17 de outubro de 2011

Apenas seguirei como encantado ao lado teu nº 02

Helena,

Até hoje finjo que tenho suas memórias.
Às vezes esqueço que finjo e me lembro dos dias em que brincávamos na praia: seu filho no meu colo, o seu olhar feliz de mãe, e logo depois o seu olhar- de mulher, feliz em mim.
Nosso beijo era tão somente o ponto final de pequenos e belos momentos escritos por duas mãos. 
Éramos felizes: construíamos momentos, nos olhávamos e nos beijávamos, então.
Eram esses dias na casa de praia que mais me sentiam: a chuva no fim da tarde, a pele macia e tranquila da sua criança  - que eu já sentia como fruto meu - enquanto dormia, e então nós dois no quarto de cima, nos lençóis brancos, um no outro, e eu não tinha pressa. Percorria o seu corpo como um artista frente à uma obra de arte. Você me parecia os livros do Vinícius que tanto amo, e enquanto passeava por tua pele, aprendia como viver um grande amor em cada relevo, em cada estria, em cada pêlo. Até chegar em seu olhar, que não só me chupava feito um zoom, mas me amarrava como algo que não sei. Eles sorriam frouxos, e a sua boca não sabia parar de olhar o meu olho, que te beijava.

Mulher, ali me apaixonei. Ali onde todos os pensamentos passam loucos, embaralhados. E então o futuro, o início, a mulher, o café, o jornal, o menino, a praia, o bar, a mão, o abraço, a luz, a verdade, o brilho, a folia, o samba: tudo se uniu e fez-se amor. 

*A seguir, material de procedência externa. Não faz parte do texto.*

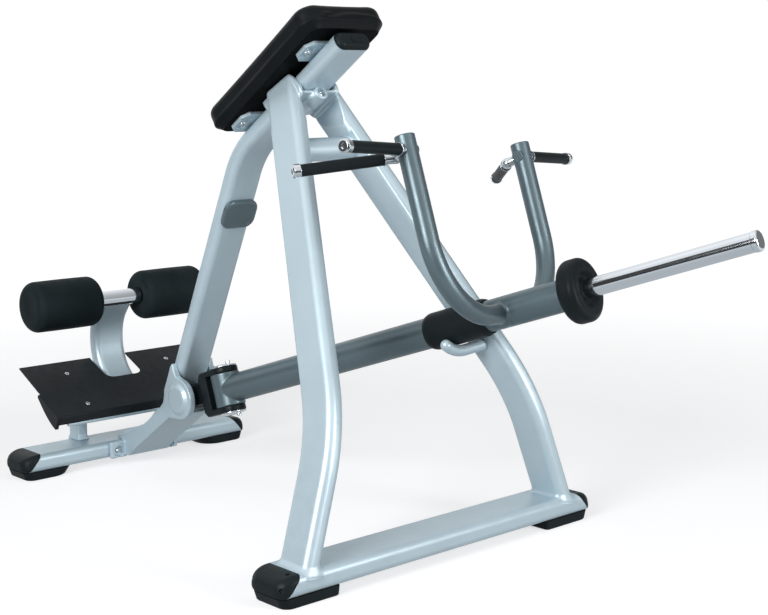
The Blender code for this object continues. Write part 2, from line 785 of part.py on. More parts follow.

Às vezes, Helena, penso na vontade que tenho de sentir a vontade que tinha
E de transformá-la verdade em minha vida.
Tenho vontade de voltar no tempo e dizer que seu olhar me penetrou e nunca mais me saiu.
De falar das vontades que me lembravam a memória para ver se então você também  as lembrava...
Quem sabe se poderíamos ter nos amado como o meu relato da minha alma te amou...

Helena, tenho tantas memórias guardadas, e junto delas o medo de perdê-las.

Estou deitado em uma cama nada macia. Talvez esteja sendo vítima da mesma doença que já te trouxe até aqui.
Vejo você nas moças de branco que me trazem a comida, e você realmente deve ser uma delas. A mesma que apresenta o jornal todo dia de manhã e, claro, me serve café no escritório depois do almoço.

Bem amada,
Se deliro, eu gosto.
Se morro,
também.
Afinal, desse modo, juntar-me hei a ti aí em cima, e as memórias se lembrarão
Que esquecidas elas são por esquecerem que um dia existiram sim
Em outras vidas
Dentro de mim.

Um comentário:

  1. Fiquei muito emocionada com esse texto.
    É como se você traduzisse os sonhos que tenho com uma menininha que insiste em querer meu amor de mãe. É como me sinto quando sonho com ela.
    É possível amar um sonho, Barbaára?